Monday, July 25, 2016

History of sugar cane

The generic name Saccharum was given to sugar cane By Linnaeus in 1753. When the Arabs introduced sugar cane from India via Persia to the Middle East, the word became Sakkar or Sukkar. Possibly the first mention of ‘sugar’ as a commercial product occurs in95 AD in ‘Periplus Maris Erythraei’ (Guide Book to the Red Sea), where the quote ‘Exported commonly … honey reeds which called sakchar’ made by a merchant.

When the Greeks introduced it from Asia Minor it became known in ancient Greece as Sakchar or Sakcharon.

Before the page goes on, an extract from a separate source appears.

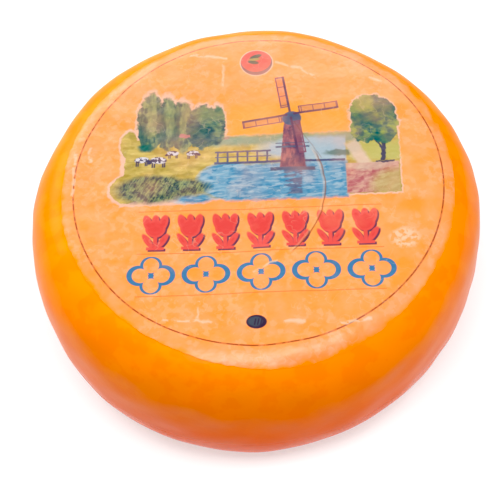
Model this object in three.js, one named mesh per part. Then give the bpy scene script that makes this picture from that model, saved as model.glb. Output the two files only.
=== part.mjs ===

The first recorded use of sugar came leads is from New Guinea in 8000 BC. The peoples of the South Pacific Islands undertook long sea voyages and among the foods which they carried was sugar cane which was thus spread throughout the Pacific and from there to India and Southeast Asia.
Sugar cane
Cane sugar first achieved dominance on the subcontinent of India more that 2500 years ago, and it was in that country and China that commercial sugar was first produced from sugar cane. At about that time sugar cane was spread to Persia, Egypt and countries on the borders of the Mediterranean sea.

The Indian started processing and boiling cane to crystallize sugar around 300 AD and by 540 AD the Persian had learnt the art of sugar making.

It was not until the early eighteenth century, however, that sugar began to become widely used in Western Europe. Sugar cane was unknown in the New World until Columbus introduced it on his second voyage in 1493.